Кауров, опять присевший на помост близ стенографисток, видит на краю кулисы Кобу, уже надевшего шинель. Суховатая рука держит на весу еще не донесенную к черноте зачеса меховую шапку. Ленин читает дальше выдержку из Каутского:
— …Новое столетие начинается такими событиями, которые наводят на мысль, что мы идем навстречу дальнейшему передвижению революционного центра, именно передвижению его в Россию…
Этой цитатой Ленин как бы пополняет арсенал доводов, которые он, взыскательный к себе марксист, без устали отыскивает в обоснование исторической правомерности того, что совершилось в России.
Вместе с тем в статье, приводимой Лениным, русский марксизм, русская пролетарская партия уже предстают вступившими в пору возмужалости. Нагляден убыстренный шаг истории. Детство, мужание и…
— Наша партия может теперь, пожалуй, попасть в очень опасное положение, — именно в положение человека, который зазнался.
Ленин режет дальше:
— Известно, что неудачам и упадку политических партий очень часто предшествовало такое состояние, в котором эти партии имели возможность зазнаться… Блестящие успехи и блестящие победы, которые до сих пор мы имели, — ведь они обставлены были условиями, при которых главные трудности еще не могли быть нами решены.
Почти всегда выступления Ленина содержат нечто поражающее, не вдруг усваиваемое, кажущееся иной раз неуместным. Такова и его сегодняшняя речь. Слушатели притихли.
Жестом обеих рук он как бы что-то округляет:
— Позвольте мне закончить пожеланием, чтобы мы никоим образом не поставили нашу партию в положение зазнавшейся партии.
Под рукоплескания, скорей раздумчивые, нежели бурные, он покидает трибунку, которую занимал не более десяти минут.
…Потом, уже после концерта, когда одетый во все кожаное шофер-богатырь Гиль захлопнул автомобильную дверку и плавно стронул машину, Надежда Константиновна, глядя на едва в полумгле различимый профиль, тихо спрашивает:
— Польша?
Владимир Ильич поворачивает к ней голову в нахлобученной кепке. Ведь о Польше он на минувшем вечере ни словечком не обмолвился. И кивает.
— Угу…
9
На следующий день выдалась теплынь. Перевалив, как говорится, за обед, пригревало апрельское солнце.
Алексей Платонович, войдя в Александровский сад, пролегший у одной из стен Кремля, сверился с карманными часами. Стрелки показывали чуть больше половины третьего. Что же, придется, значит, около получаса подождать.

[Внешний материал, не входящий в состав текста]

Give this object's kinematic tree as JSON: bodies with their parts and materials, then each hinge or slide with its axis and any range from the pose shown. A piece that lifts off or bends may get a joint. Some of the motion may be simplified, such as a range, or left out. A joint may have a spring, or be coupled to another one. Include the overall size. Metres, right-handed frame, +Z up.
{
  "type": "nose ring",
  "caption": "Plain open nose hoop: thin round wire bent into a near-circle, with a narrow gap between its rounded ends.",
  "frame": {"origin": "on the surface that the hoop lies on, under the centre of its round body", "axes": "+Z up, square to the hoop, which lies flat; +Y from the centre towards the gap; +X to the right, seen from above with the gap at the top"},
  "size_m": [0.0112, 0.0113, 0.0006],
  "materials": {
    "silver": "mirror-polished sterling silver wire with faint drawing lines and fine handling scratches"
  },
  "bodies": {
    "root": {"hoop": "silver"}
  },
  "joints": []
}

По склонности южанина, он облюбовал скамью на солнцепеке, сел, распахнул шинель, освободил от фуражки светлые волосы, вытянул ноги, сегодня немало походившие. Уличная пыль сделала матовыми, припудрила головки высоких сапог, что утром он по привычке наваксил, начистил.
Здесь, под Кремлевской стеной, было по-апрельски сыро. Бежал весенний ручеек. Редкие трамваи с железным скрежетом поворачивали на закруглении, ведущем к Красной площади. Сад еще не зазеленел. Палая прелая листва прошлых годов, которую тут не трогали тогда ни грабли, ни метла, лишь кое-где пробита острыми стебельками молодой травы. Высились голые, с набухшими почками вековые липы — и врассыпную, и вдоль главной аллеи. Странная расцветка — малиновая, фиолетовая, пунцовая — еще пятнала, хотя и поблекнув, могучие стволы. Их раскрасили — Каурову довелось про это слышать — левые художники почти два года назад. Было известно, что Владимир Ильич вознегодовал, увидев размалеванные липы. Однако краску отмыть, стереть не удалось. Лишь постепенно это делали дожди да колючий снег поземки.